### Written problem
Copy out all of the material exactly as presented.

● ● ●

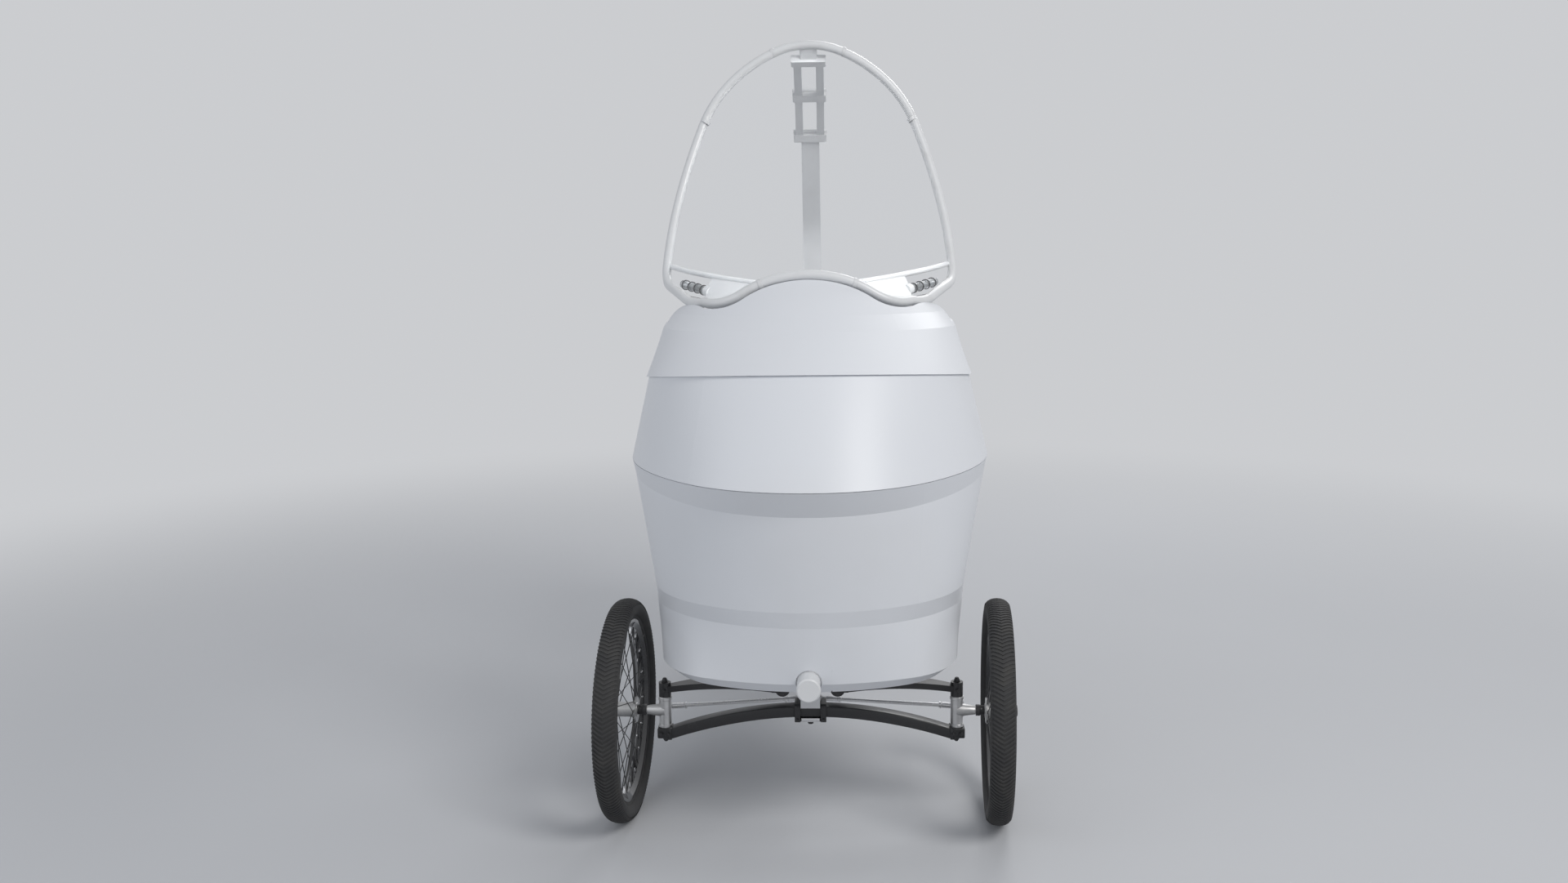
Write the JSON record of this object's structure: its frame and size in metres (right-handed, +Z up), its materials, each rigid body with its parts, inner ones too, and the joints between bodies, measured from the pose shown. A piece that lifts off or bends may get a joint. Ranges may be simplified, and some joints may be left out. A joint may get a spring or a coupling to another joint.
{
  "type": "electric tricycle",
  "caption": "Light electric tricycle with two steered front wheels, spoked, a creased white fairing, a clear bubble windshield in a tube frame and a roof spine behind an open-sided seat.",
  "frame": {"origin": "on the floor below the middle of the whole tricycle", "axes": "+Z up, nose towards -Y, +X to the rider's left"},
  "size_m": [0.9408, 1.806, 1.811],
  "materials": {
    "white_shell": "gloss white",
    "white_tube": "satin white",
    "grey_frame": "matte light grey",
    "alloy": "machined",
    "steel": "bright",
    "black_metal": "satin black",
    "black_rim": "gloss black",
    "tyre": "matte black",
    "clear": "clear",
    "lamp_clear": "ribbed clear",
    "seat_fabric": "woven dark grey",
    "grip_rubber": "matte",
    "chain_steel": "oiled dark"
  },
  "bodies": {
    "frame": {"arm_pivots": "black_metal", "back_cushion": "seat_fabric", "battery_box": "black_metal", "chain": "chain_steel", "dash_corners": "white_tube", "dash_lamps": "lamp_clear", "fairing_cowl": "white_shell", "fairing_hoop": "grey_frame", "fairing_lower": "white_shell", "fairing_upper": "white_shell", "leaf_spring": "black_metal", "main_tube": "grey_frame", "mast": "grey_frame", "nose_bracket": "grey_frame", "nose_cap": "grey_frame", "rear_fork": "grey_frame", "rear_mudguard": "white_shell", "rear_shell": "white_shell", "roof_blocks": "grey_frame", "roof_rails": "grey_frame", "seat_cushion": "seat_fabric", "seat_frame": "black_metal", "seat_posts": "grey_frame", "shell_brackets": "grey_frame", "spring_clamps": "black_metal", "upper_arm_left": "black_metal", "upper_arm_right": "black_metal", "windshield_frame": "white_tube", "windshield_pane": "clear"},
    "steering": {"steering_column": "black_metal", "grips": "grip_rubber"},
    "knuckle_left": {"knuckle_left": "alloy"},
    "knuckle_right": {"knuckle_right": "alloy"},
    "tie_rod_left": {"tie_rod_left": "steel"},
    "tie_rod_right": {"tie_rod_right": "steel"},
    "wheel_left": {"tyre_front_left": "tyre", "rim_front_left": "black_rim", "hub_front_left": "black_metal"},
    "wheel_right": {"tyre_front_right": "tyre", "rim_front_right": "black_rim", "hub_front_right": "black_metal"},
    "wheel_rear": {"tyre_rear": "tyre", "rim_rear": "black_rim", "hub_rear": "black_metal"},
    "crankset": {"crankset": "black_metal"},
    "pedal_left": {"pedal_left": "black_metal"},
    "pedal_right": {"pedal_right": "black_metal"}
  },
  "joints": [
    {"name": "steer", "type": "hinge", "parent": "frame", "child": "steering", "pos_m": [0, -0.541, 0.3], "axis": [0, 0, 1], "range_deg": [-21.6, 28.4]},
    {"name": "knuckle_left_steer", "type": "hinge", "parent": "frame", "child": "knuckle_left", "pos_m": [0.333, -0.601, 0.254], "axis": [0, 0, 1], "range_deg": [-22.1, 28.9]},
    {"name": "tie_rod_left_swing", "type": "hinge", "parent": "steering", "child": "tie_rod_left", "pos_m": [0.01783, -0.47695, 0.2393], "axis": [0, 0, 1], "range_deg": [-28.9, 22.1]},
    {"name": "wheel_left_spin", "type": "hinge", "parent": "knuckle_left", "child": "wheel_left", "pos_m": [0.42484, -0.60646, 0.254], "axis": [-0.9982, 0.0593, 0], "continuous": true},
    {"name": "knuckle_right_steer", "type": "hinge", "parent": "frame", "child": "knuckle_right", "pos_m": [-0.333, -0.601, 0.254], "axis": [0, 0, 1], "range_deg": [-22.1, 28.9]},
    {"name": "tie_rod_right_swing", "type": "hinge", "parent": "steering", "child": "tie_rod_right", "pos_m": [-0.01012, -0.47528, 0.2393], "axis": [0, 0, 1], "range_deg": [-28.9, 22.1]},
    {"name": "wheel_right_spin", "type": "hinge", "parent": "knuckle_right", "child": "wheel_right", "pos_m": [-0.42484, -0.59554, 0.254], "axis": [-0.9982, 0.0593, 0], "continuous": true},
    {"name": "wheel_rear_spin", "type": "hinge", "parent": "frame", "child": "wheel_rear", "pos_m": [0, 0.649, 0.254], "axis": [-1, 0, 0], "continuous": true},
    {"name": "crank_spin", "type": "hinge", "parent": "frame", "child": "crankset", "pos_m": [0, -0.231, 0.42], "axis": [-1, 0, 0], "continuous": true},
    {"name": "pedal_left_spin", "type": "hinge", "parent": "crankset", "child": "pedal_left", "pos_m": [0.122, -0.076, 0.42], "axis": [1, 0, 0], "continuous": true},
    {"name": "pedal_right_spin", "type": "hinge", "parent": "crankset", "child": "pedal_right", "pos_m": [-0.122, -0.386, 0.42], "axis": [1, 0, 0], "continuous": true}
  ],
  "couplings": [
    {"joint": "knuckle_left_steer", "follows": "steer", "ratio": 1},
    {"joint": "tie_rod_left_swing", "follows": "steer", "ratio": -1},
    {"joint": "knuckle_right_steer", "follows": "steer", "ratio": 1},
    {"joint": "tie_rod_right_swing", "follows": "steer", "ratio": -1}
  ]
}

● ● ●

### Result of this task
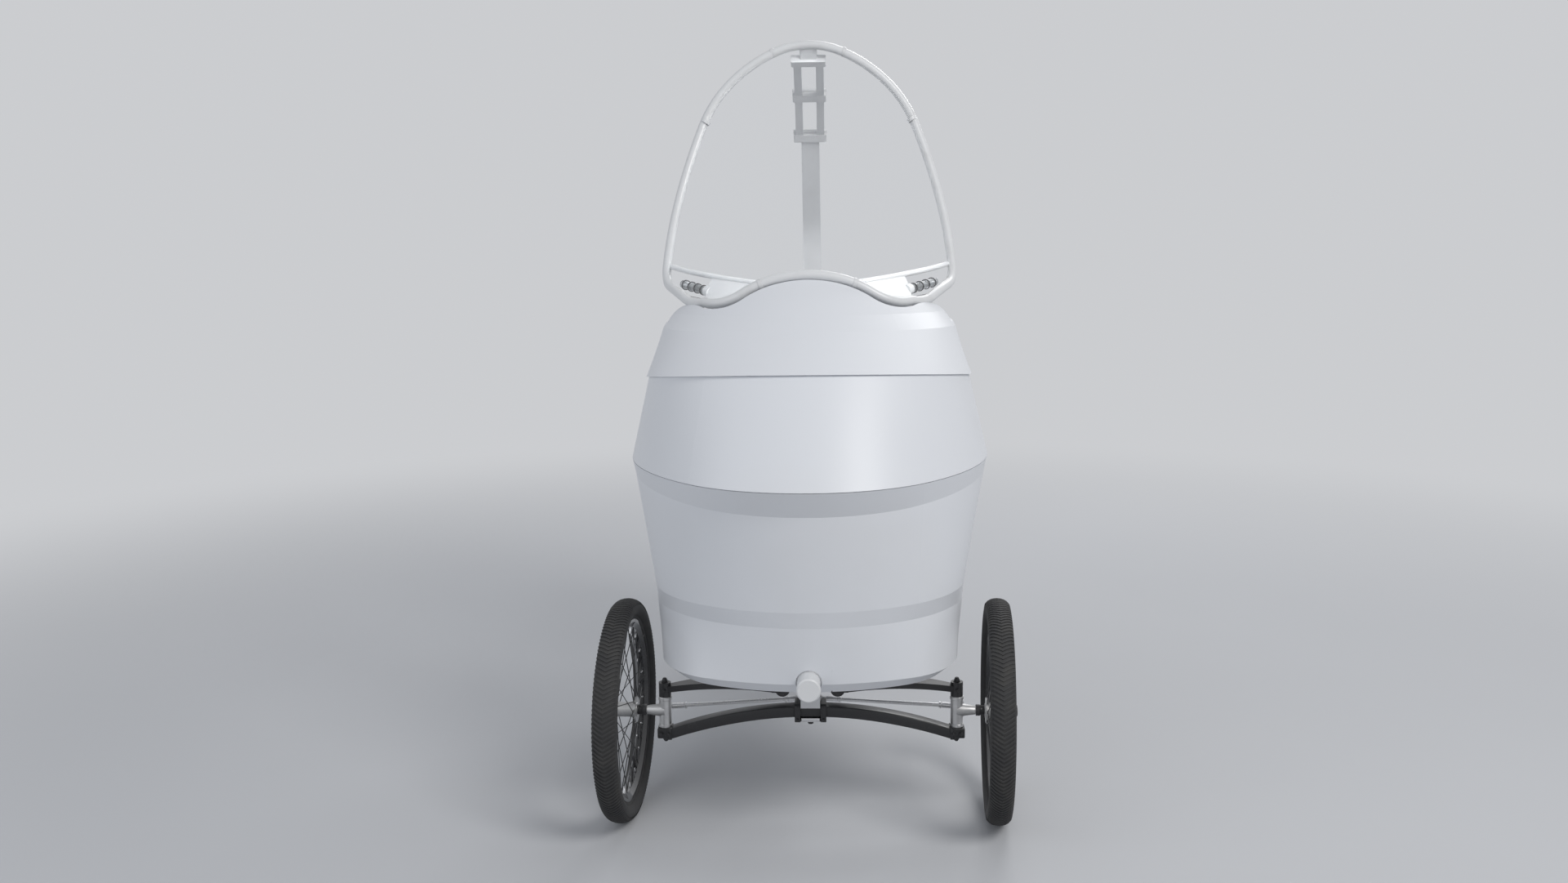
Write the JSON record of this object's structure: its frame and size in metres (right-handed, +Z up), its materials, each rigid body with its parts, inner ones too, and the joints between bodies, measured from the pose shown. A piece that lifts off or bends may get a joint. Ranges may be simplified, and some joints may be left out. A joint may get a spring or a coupling to another joint.
{
  "type": "electric tricycle",
  "caption": "Light electric tricycle with two steered front wheels, spoked, a creased white fairing, a clear bubble windshield in a tube frame and a roof spine behind an open-sided seat.",
  "frame": {"origin": "on the floor below the middle of the whole tricycle", "axes": "+Z up, nose towards -Y, +X to the rider's left"},
  "size_m": [0.9408, 1.806, 1.811],
  "materials": {
    "white_shell": "gloss white",
    "white_tube": "satin white",
    "grey_frame": "matte light grey",
    "alloy": "machined",
    "steel": "bright",
    "black_metal": "satin black",
    "black_rim": "gloss black",
    "tyre": "matte black",
    "clear": "clear",
    "lamp_clear": "ribbed clear",
    "seat_fabric": "woven dark grey",
    "grip_rubber": "matte",
    "chain_steel": "oiled dark"
  },
  "bodies": {
    "frame": {"arm_pivots": "black_metal", "back_cushion": "seat_fabric", "battery_box": "black_metal", "chain": "chain_steel", "dash_corners": "white_tube", "dash_lamps": "lamp_clear", "fairing_cowl": "white_shell", "fairing_hoop": "grey_frame", "fairing_lower": "white_shell", "fairing_upper": "white_shell", "leaf_spring": "black_metal", "main_tube": "grey_frame", "mast": "grey_frame", "nose_bracket": "grey_frame", "nose_cap": "grey_frame", "rear_fork": "grey_frame", "rear_mudguard": "white_shell", "rear_shell": "white_shell", "roof_blocks": "grey_frame", "roof_rails": "grey_frame", "seat_cushion": "seat_fabric", "seat_frame": "black_metal", "seat_posts": "grey_frame", "shell_brackets": "grey_frame", "spring_clamps": "black_metal", "upper_arm_left": "black_metal", "upper_arm_right": "black_metal", "windshield_frame": "white_tube", "windshield_pane": "clear"},
    "steering": {"steering_column": "black_metal", "grips": "grip_rubber"},
    "knuckle_left": {"knuckle_left": "alloy"},
    "knuckle_right": {"knuckle_right": "alloy"},
    "tie_rod_left": {"tie_rod_left": "steel"},
    "tie_rod_right": {"tie_rod_right": "steel"},
    "wheel_left": {"tyre_front_left": "tyre", "rim_front_left": "black_rim", "hub_front_left": "black_metal"},
    "wheel_right": {"tyre_front_right": "tyre", "rim_front_right": "black_rim", "hub_front_right": "black_metal"},
    "wheel_rear": {"tyre_rear": "tyre", "rim_rear": "black_rim", "hub_rear": "black_metal"},
    "crankset": {"crankset": "black_metal"},
    "pedal_left": {"pedal_left": "black_metal"},
    "pedal_right": {"pedal_right": "black_metal"}
  },
  "joints": [
    {"name": "steer", "type": "hinge", "parent": "frame", "child": "steering", "pos_m": [0, -0.541, 0.3], "axis": [0, 0, 1], "range_deg": [-21.6, 28.4]},
    {"name": "knuckle_left_steer", "type": "hinge", "parent": "frame", "child": "knuckle_left", "pos_m": [0.333, -0.601, 0.254], "axis": [0, 0, 1], "range_deg": [-22.1, 28.9]},
    {"name": "tie_rod_left_swing", "type": "hinge", "parent": "steering", "child": "tie_rod_left", "pos_m": [0.01783, -0.47695, 0.2393], "axis": [0, 0, 1], "range_deg": [-28.9, 22.1]},
    {"name": "wheel_left_spin", "type": "hinge", "parent": "knuckle_left", "child": "wheel_left", "pos_m": [0.42484, -0.60646, 0.254], "axis": [-0.9982, 0.0593, 0], "continuous": true},
    {"name": "knuckle_right_steer", "type": "hinge", "parent": "frame", "child": "knuckle_right", "pos_m": [-0.333, -0.601, 0.254], "axis": [0, 0, 1], "range_deg": [-22.1, 28.9]},
    {"name": "tie_rod_right_swing", "type": "hinge", "parent": "steering", "child": "tie_rod_right", "pos_m": [-0.01012, -0.47528, 0.2393], "axis": [0, 0, 1], "range_deg": [-28.9, 22.1]},
    {"name": "wheel_right_spin", "type": "hinge", "parent": "knuckle_right", "child": "wheel_right", "pos_m": [-0.42484, -0.59554, 0.254], "axis": [-0.9982, 0.0593, 0], "continuous": true},
    {"name": "wheel_rear_spin", "type": "hinge", "parent": "frame", "child": "wheel_rear", "pos_m": [0, 0.649, 0.254], "axis": [-1, 0, 0], "continuous": true},
    {"name": "crank_spin", "type": "hinge", "parent": "frame", "child": "crankset", "pos_m": [0, -0.231, 0.42], "axis": [-1, 0, 0], "continuous": true},
    {"name": "pedal_left_spin", "type": "hinge", "parent": "crankset", "child": "pedal_left", "pos_m": [0.122, -0.076, 0.42], "axis": [1, 0, 0], "continuous": true},
    {"name": "pedal_right_spin", "type": "hinge", "parent": "crankset", "child": "pedal_right", "pos_m": [-0.122, -0.386, 0.42], "axis": [1, 0, 0], "continuous": true}
  ],
  "couplings": [
    {"joint": "knuckle_left_steer", "follows": "steer", "ratio": 1},
    {"joint": "tie_rod_left_swing", "follows": "steer", "ratio": -1},
    {"joint": "knuckle_right_steer", "follows": "steer", "ratio": 1},
    {"joint": "tie_rod_right_swing", "follows": "steer", "ratio": -1}
  ]
}